Implementing this change will require some minor programming of the software system, but any expense for re-programming, which ought to be minimal because the "fix" should become part of a standard upgrade in the next software release, is well worth the money. In cases where the white panel is currently being used as a file copy, the software can print the information on a blank sheet of paper pulled from a second tray. Alternatively, file copies for the entire check run could be reprinted, but not using MICR ink, which is more expensive than plain toner.

Companies using fold-and-seal check disbursement systems may think themselves immune because the check form, in most cases, does not include a window. Such congratulatory thinking may be premature... Forgers know that the vast majority of fold-and-seal documents are checks. Exacerbating this situation are the printing companies that sell the fold-and-seal checks. To reduce costs and maximize profits, they sell the identical blank forms to thousands of companies. In effect, the employees of all those other companies have access to everyone else's original check stock. With a scanner and a PC, any one of those employees can digitize the check layout, reproduce it with a new payee and facsimile signatures, and print it on original check stock. Under these conditions, a bank cannot be expected to differentiate a fraudulent document from an original in the Sight Review process. Further, a court would have a difficult time proving bank negligence because the bank did not select the check vendor or the check stock. And Positive Pay will not catch an altered payee.

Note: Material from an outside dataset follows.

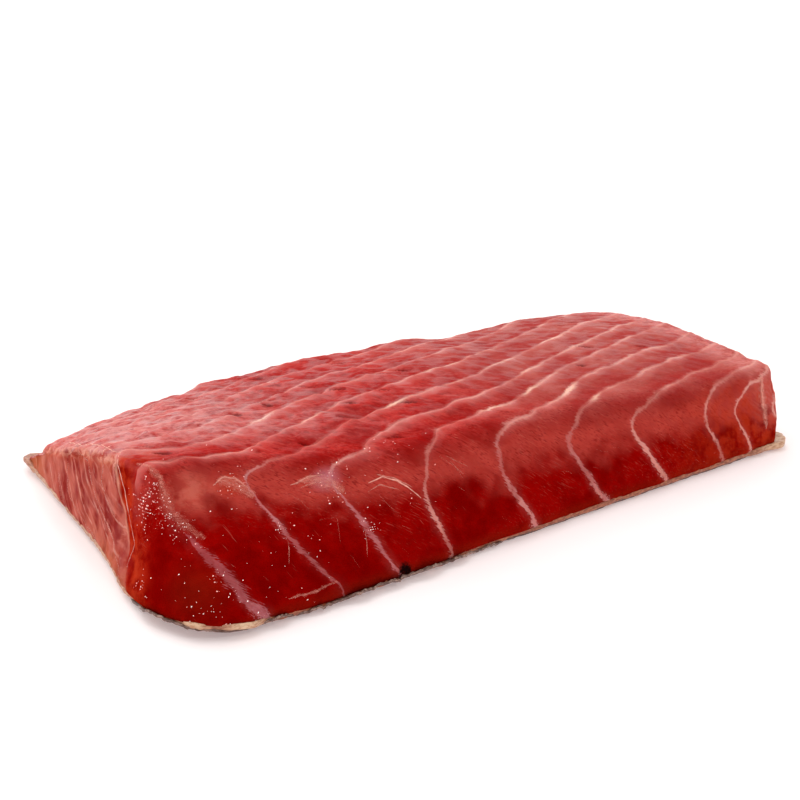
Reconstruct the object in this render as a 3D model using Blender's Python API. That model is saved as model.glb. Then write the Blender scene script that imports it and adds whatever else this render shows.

Companies using fold-and-seal disbursement systems should have the pantograph of their blank checks re-designed and customized uniquely for them. (The cost to re-design a check should be a one-time charge of around $200.) Remember, one good check fraud loss, and the management time and attorney fees exhausted in attempting to recover the money or shift the liability, will easily erase the savings offered by fold-and-seal situations.

To deter mail thieves from stealing disbursement checks, companies should delete their name from the envelope, and use a special P.O. box in the return address field. That P.O box should be different than the P.O. box established to collect remittances. The special P.O. box is solely for returned disbursement checks. All returned checks should be handled by someone independent of the disbursement function, who would investigate the reason for the returned disbursement. Returned checks should not be returned directly to the accounts payable or disbursement clerk.